Well, people (?)  have been speaking quite recently about apparent problems with the Cypherpunks list email-acceptance reliability.  Do we (or you?) have any reason to believe such reports are deliberately phony?  I think the large majority of comments I've made recently to CP (days, weeks) have proceeded promptly.  So when I see an aberration, I identify it as such.

After about 74 minutes of non-appearance of that message, at least failing to return back to me in a virtually comment free list (indicating that the server can't possibly be 'busy'), I think any logical person familiar with the working of email lists (and specifically CP) would suspect that the sent message had simply been "lost", and the logical response would have been to re-post it, as I did.

Yet, you are strongly implying that my interpretation of events was somehow wrong or even illogical.  

On Sunday, November 3, 2019, 12:06:56 PM PST, Razer <g2s@riseup.net> wrote:


>Just because you haven't received your copy yet (or at all) doesn't mean we haven't.

Just because you MAY have received your copy (you might be lying; presumably, we'll hear from others soon enough to determine if my first attempt to send the message actually got through to anyone else) doesn't mean you have a correct position.)  You MIGHT have only seen the second message, which included the original header, and decided to muddy the water and 'score points' by implying that I interpreted events incorrectly.)

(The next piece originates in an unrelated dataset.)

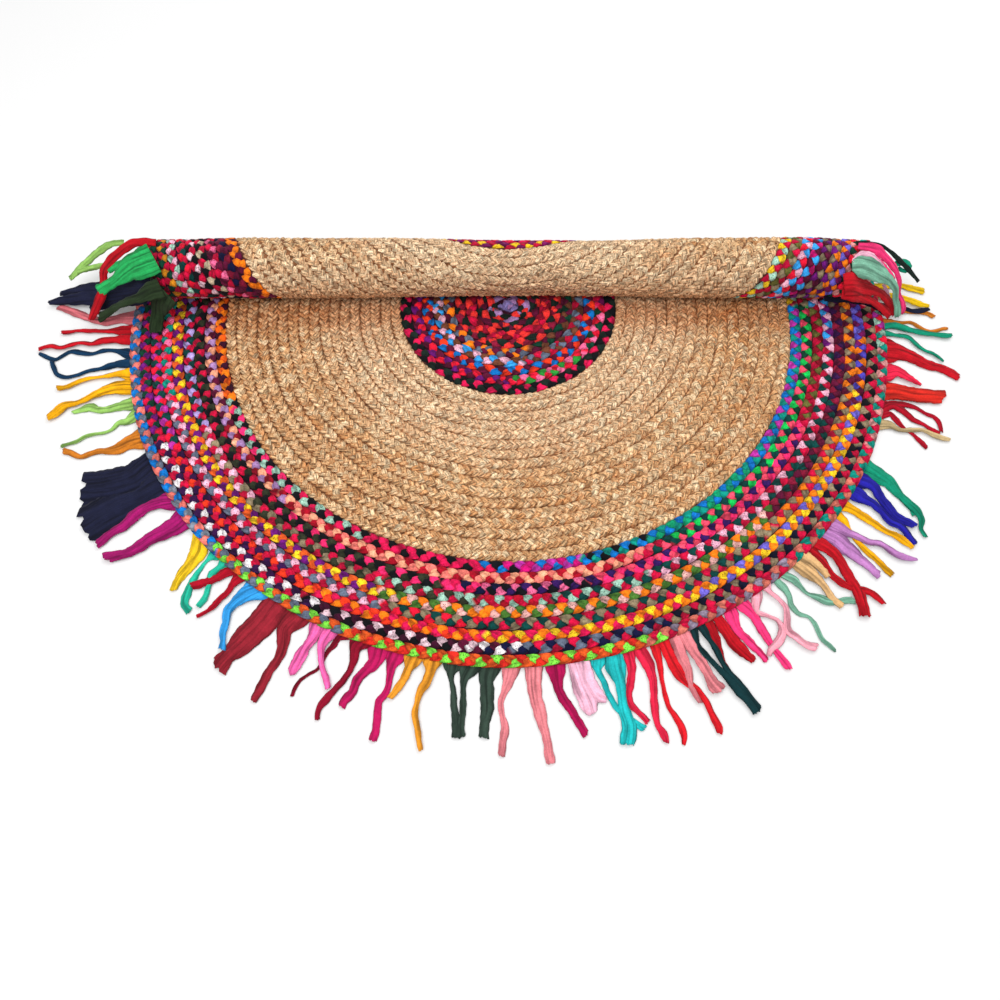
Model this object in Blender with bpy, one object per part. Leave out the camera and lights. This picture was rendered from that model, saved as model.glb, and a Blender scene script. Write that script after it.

  And, I note, nobody else responded (yet)  to my recent first attempt to send that message.  Had I received even one such answer,  that would have suggested that the CP server had successfully posted my message.  The absence of any response,  to me, even 74 minutes later, at least doesn't contradict the idea that the CP server had somehow coughed and failed, at least on one email.


>Rr
>Sent from my Androgyne dee-vice

>Ps. Get psychiatric help


Your illogical reactions, could also reflect YOUR need for such psychiatric help.   I, at least, can actually justify my actions and reasoning.  Put simply, I'm believable, and you are not.